Most importantly, our findings on the relation between CEOs’ pay sensitivity to vega and CSR ratings indicate that CEOs make CSR investments to increase firm risk, which would be inconsistent with [
45,
49]. One plausible explanation is that CEOs may simply view CSR as a way of increasing stock price volatility without having adverse effects on operational risk. For example, this could be achieved if many market participants have diverging views on the correct valuation methods to apply to CSR projects. Under these assumptions, a situation could be constructed where the expectation of the stock price remains unchanged with an increase in CSR standing while volatility of the stock price increases. Another potential explanation is that CEOs with higher vega exposure choose riskier CSR projects than other CEOs. Further research needs to be performed in this area in order to properly identify the source of this relationship. These findings have implications for both the executive compensation literature and the CSR literature. By understanding how CEOs respond to various compensation incentives, we can begin to formulate better compensation structures that minimize agency costs and simultaneously maximize shareholder and stakeholder value.

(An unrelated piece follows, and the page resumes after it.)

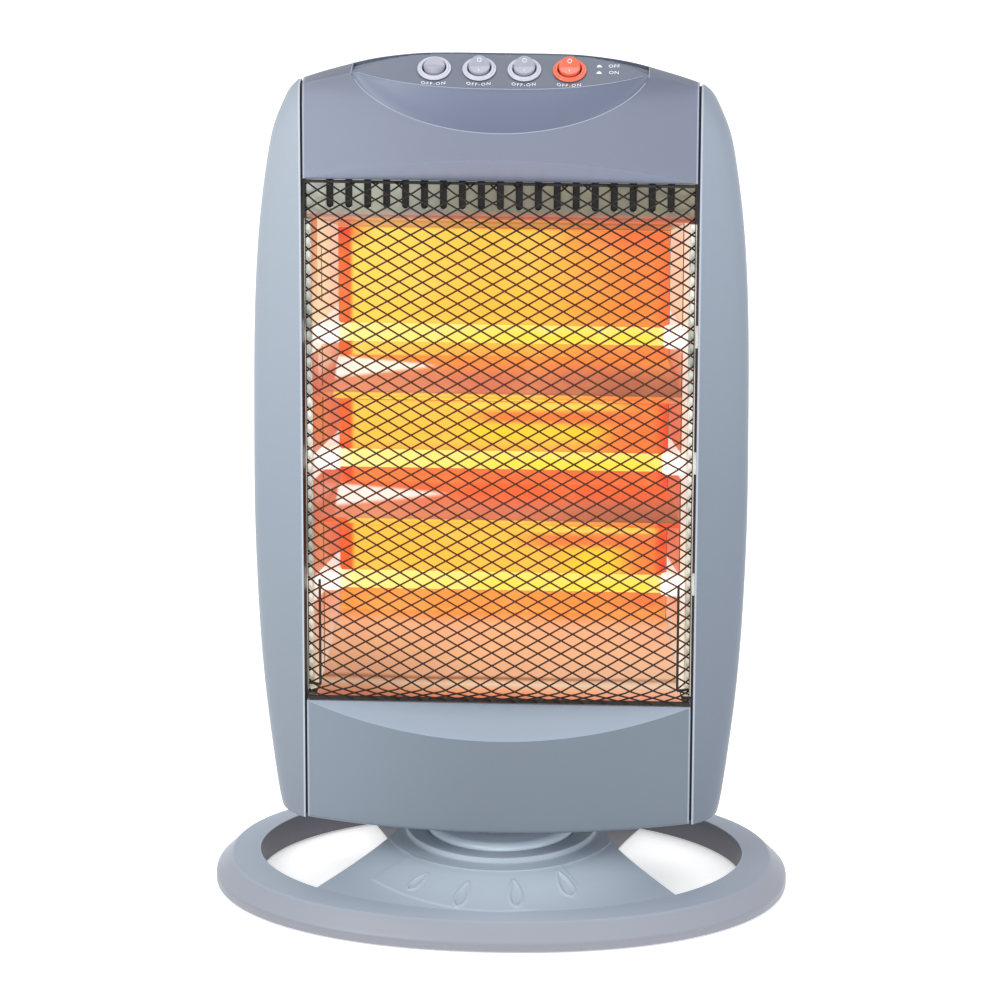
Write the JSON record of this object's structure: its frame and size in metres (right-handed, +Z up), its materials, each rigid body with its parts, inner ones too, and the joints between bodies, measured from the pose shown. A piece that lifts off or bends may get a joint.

To better address the omitted variable bias that likely exists in this paper and any studies alike, future research should focus on better empirical proxies and theoretical frameworks for managerial risk aversion and talent. Empiricists should collect more detailed information, for instance, on CEOs’ background and personal experience. For theorists, it is important to model other forces aside from those in the agency framework. Developing new theories of how managerial attributes affect firm policy and outcomes and the contractual structure of managerial compensation can contribute to our understanding of the relationships between executive compensation and CSR.